Tuesday, June 12, 2007

So, you're telling me there is a chance?

Back in college a few of us came up with a ludicrous idea that we should try to find a team sport in which we would qualify for the Olympics. We used some very important criteria to narrow down what sport we would choose.

1) We can drink beer while doing it.

OK, that pretty much was the criteria. Now I am going point out that we were completely naive about how much work and dedication that it would take to become proficient at a sport we have never tried more or less become world class. This plan was obviously hatched while keeping criteria 1 satisfied.


Our pick: Curling.












Why? Why not.

Let me break the decision down for you:

a) Involves ice. Ice keeps beer cold (no need for a bulky cooler)

b) Involves throwing/pushing rocks. Who hasn't thrown shit when they are drinking.
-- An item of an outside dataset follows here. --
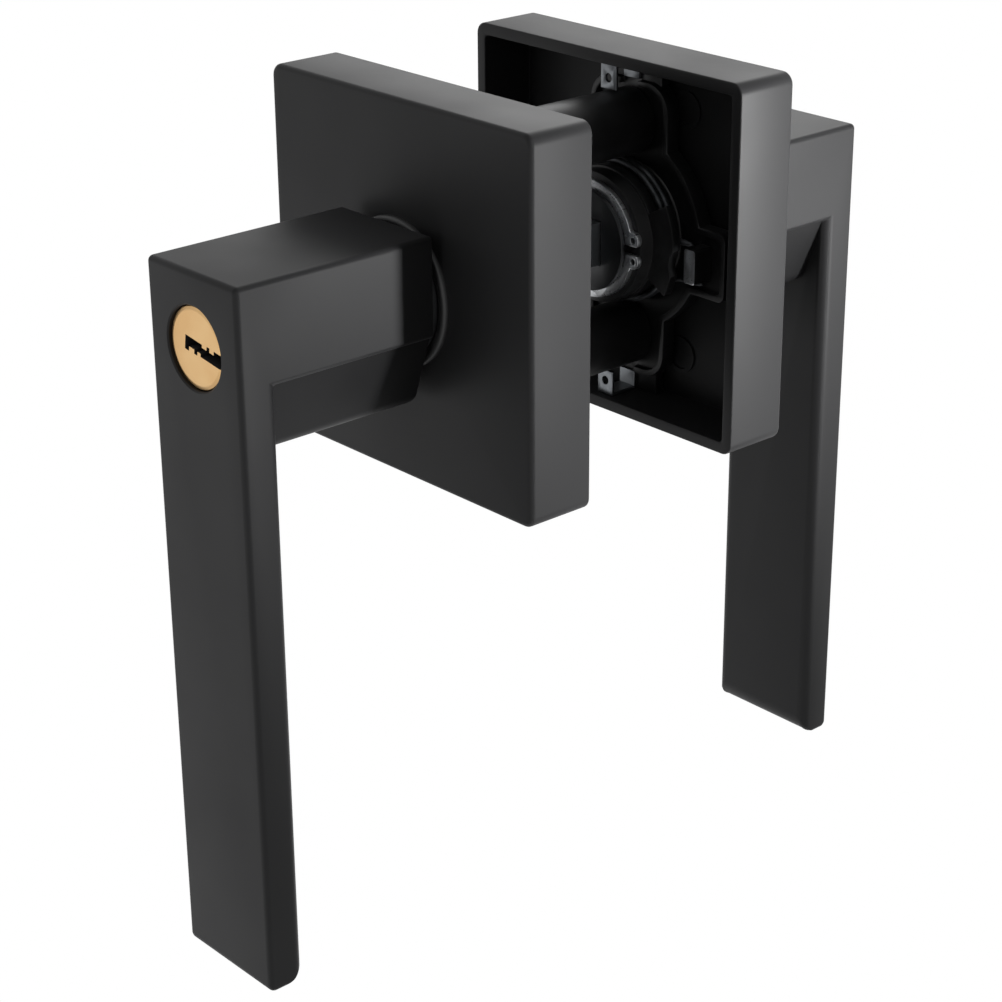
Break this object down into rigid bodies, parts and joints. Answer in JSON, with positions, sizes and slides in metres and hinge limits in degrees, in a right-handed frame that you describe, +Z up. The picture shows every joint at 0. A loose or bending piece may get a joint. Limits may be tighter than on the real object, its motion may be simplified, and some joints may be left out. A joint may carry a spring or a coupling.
{
  "type": "keyed door lever set",
  "caption": "Pair of straight square-rose door levers, keyed outside and with a turn button inside, joined through the door by a square spindle.",
  "frame": {"origin": "on the spindle axis, halfway through the door", "axes": "+Y along the spindle axis from the keyed outside to the inside, +Z up, so both levers hang along -Z, +X to the right seen from outside"},
  "size_m": [0.0664, 0.149, 0.1484],
  "materials": {
    "black_coat": "matte black powder coat",
    "die_cast_zinc": "bare die cast",
    "nylon_bush": "moulded",
    "spring_steel": "bright drawn",
    "bright_steel": "zinc plated",
    "dark_steel": "black oxide",
    "brass": "satin, turned"
  },
  "bodies": {
    "chassis": {"outside_rose_cover": "black_coat", "inside_rose_cover": "black_coat", "outside_mounting_plate": "dark_steel", "inside_mounting_plate": "dark_steel", "outside_bush": "nylon_bush", "inside_bush": "nylon_bush", "outside_cover_clips": "spring_steel", "inside_cover_clips": "spring_steel", "outside_stop_lugs": "bright_steel", "inside_stop_lugs": "bright_steel", "outside_return_spring": "spring_steel", "inside_return_spring": "spring_steel", "screw_posts": "dark_steel", "mounting_screws": "bright_steel"},
    "outside_lever": {"outside_lever": "black_coat", "outside_shank": "die_cast_zinc", "outside_cam": "dark_steel", "outside_snap_ring": "bright_steel", "outside_grub_screw": "dark_steel", "square_spindle": "bright_steel", "cylinder_body": "brass", "chamber_cover": "brass", "driver_pins": "bright_steel", "pin_springs": "spring_steel"},
    "key_plug": {"key_plug": "brass", "key_pins": "brass", "plug_clip": "spring_steel", "tail_bar": "bright_steel"},
    "inside_lever": {"inside_lever": "black_coat", "inside_shank": "die_cast_zinc", "inside_cam": "dark_steel", "inside_snap_ring": "bright_steel", "inside_grub_screw": "dark_steel"},
    "turn_button": {"turn_button": "black_coat", "button_clip": "spring_steel"}
  },
  "joints": [
    {"name": "outside_lever_turn", "type": "hinge", "parent": "chassis", "child": "outside_lever", "pos_m": [0, 0, 0], "axis": [0, 1, 0], "range_deg": [-42, 42], "stiffness_Nm_per_rad": 1.2},
    {"name": "key_plug_turn", "type": "hinge", "parent": "outside_lever", "child": "key_plug", "pos_m": [0, 0, 0], "axis": [0, 1, 0], "range_deg": [0, 90]},
    {"name": "inside_lever_turn", "type": "hinge", "parent": "chassis", "child": "inside_lever", "pos_m": [0, 0, 0], "axis": [0, 1, 0], "range_deg": [-42, 42], "stiffness_Nm_per_rad": 1.2},
    {"name": "turn_button_turn", "type": "hinge", "parent": "inside_lever", "child": "turn_button", "pos_m": [0, 0, 0], "axis": [0, 1, 0], "range_deg": [0, 90]}
  ],
  "couplings": [
    {"joint": "inside_lever_turn", "follows": "outside_lever_turn", "ratio": 1},
    {"joint": "turn_button_turn", "follows": "key_plug_turn", "ratio": 1}
  ]
}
c) Involves sweeping. Sweeping is like mopping, and who hasn't had to mop up some drunken accident during a massive kegger at some point in their life. Also, we generally had to mop up after an inevitable water fight would break out from the spray hose attachment on our island sink.

d) Involves Canadians, eh? Canadians dominate curling, but more importantly they also brew great beer.

The only possible problem I see with this scenario it that it is very hard to run on ice while drunk (trust me I know).